Get the size of a HTTP response

Vanilla verison:

curl "https://foo.bar/file" -w 'size: %{size_download}\n' -o /dev/null

or with a little extra flourish:

curl "https://foo.bar/file" -w 'size: %{size_download}\n' -o /dev/null | sed 's/[^0-9]//g' | numfmt --to=iec

The Silver Searcher

The Silver Searcher (or ag to its friends) has quickly become my go-to search tool for code. Performance gets top billing, but this tool has a number of other handy features. For example, searching ignores patterns in your .gitignore by default and ag is aware of a large number of programming languages and technologies. For example ag "search string" . --html searches only in files with the extensions .htm, .html, .shtml or .xhtml.

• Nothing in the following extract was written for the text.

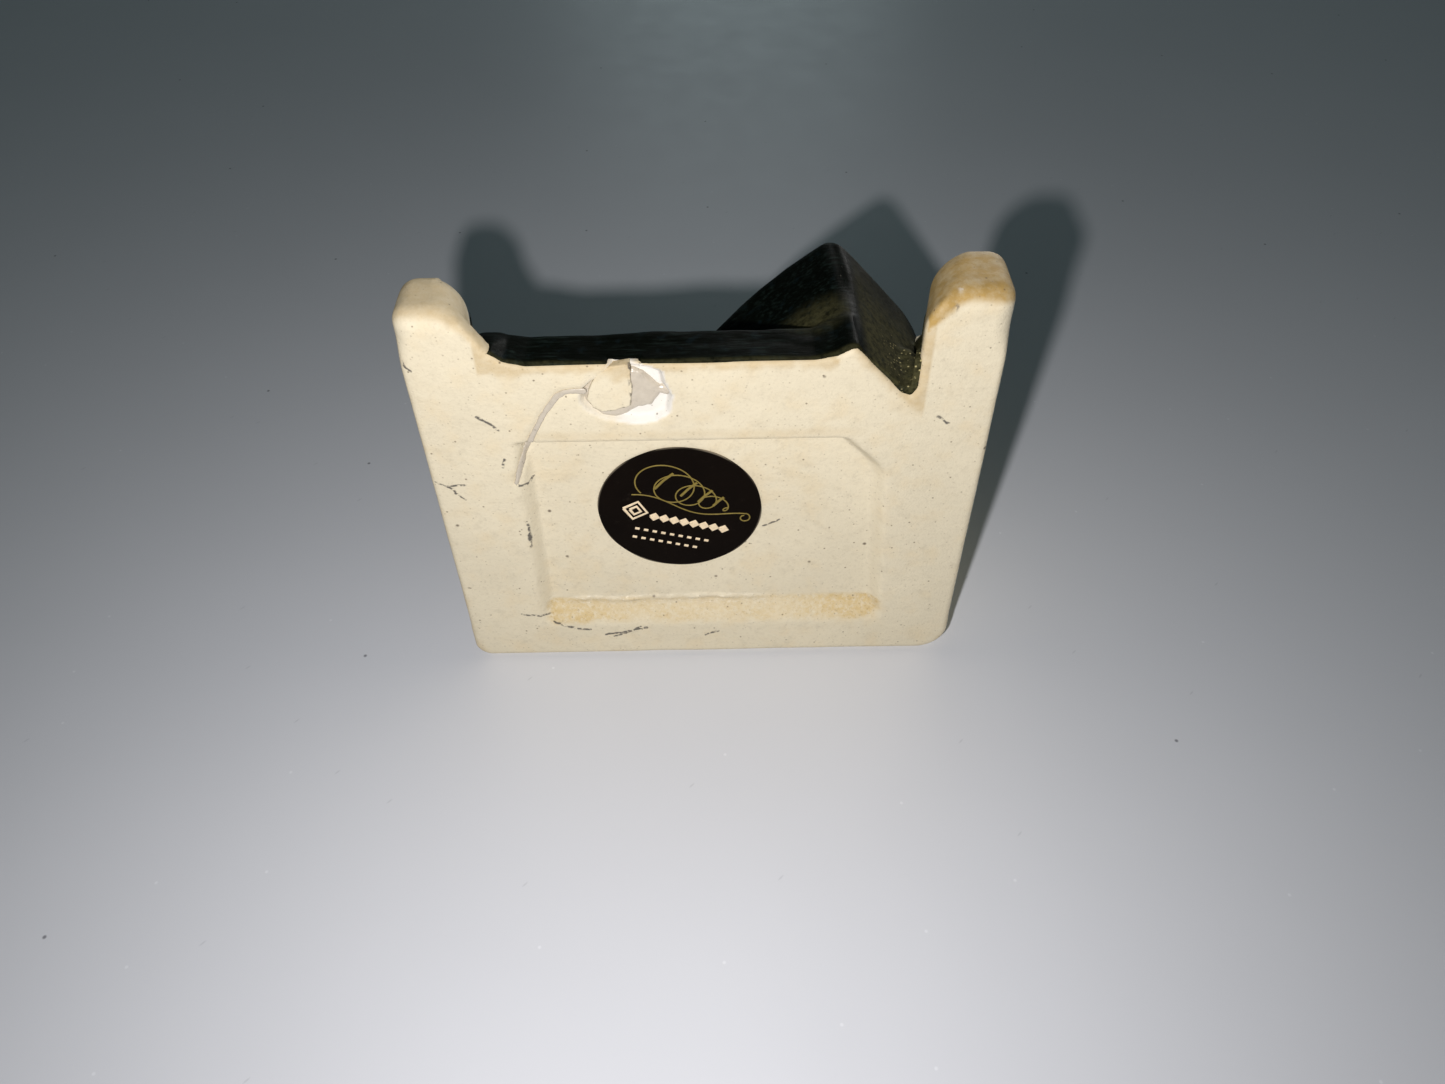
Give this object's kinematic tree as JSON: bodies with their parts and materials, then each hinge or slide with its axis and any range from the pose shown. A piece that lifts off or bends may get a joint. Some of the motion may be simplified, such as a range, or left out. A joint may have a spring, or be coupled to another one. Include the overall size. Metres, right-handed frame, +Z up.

Editing Commit Timestamps in Git

I always forget that GitHub shows commits in a pull request in timestamp order rather than tree/history order until just after I've just pushed a monster rebase and everything's in the wrong order. To force GitHub to show the commits in the correct order, we need to edit the commit timestamps to match the history order. To do this:

git rebase -i HEAD~N

Mark the commits that need re-ordering as edit

edit f3b9e40 Reticulate Splines
edit 68f39b8 Adjust Bell Curves
edit d605e5a Dice Models

At each stage of the rebase:

git commit --amend --date=now --no-edit
git rebase --continue

Now the timestamp ordering will match the history. When you force-push, GitHub will order the commits correctly in your pull request.

mailtrap

Mailtrap.io is a simple and very useful service for developing code that sends email. Set up a project inbox, tell your application to use smtp.mailtrap.io/port 2525 for mail transport and give it the username and password for your project inbox. Any emails your application sends (regardless of the outward address) are swallowed (no danger of spamming a real user with test emails) and emails can be reviewed in the project inbox. The free plan is generous enough to cover moderate usage.

Moto

moto is a library that allows you to easily mock out tests based on AWS infrastructure.

This package is an absolute essential for testing and developing applications which are closely tied to the AWS stack.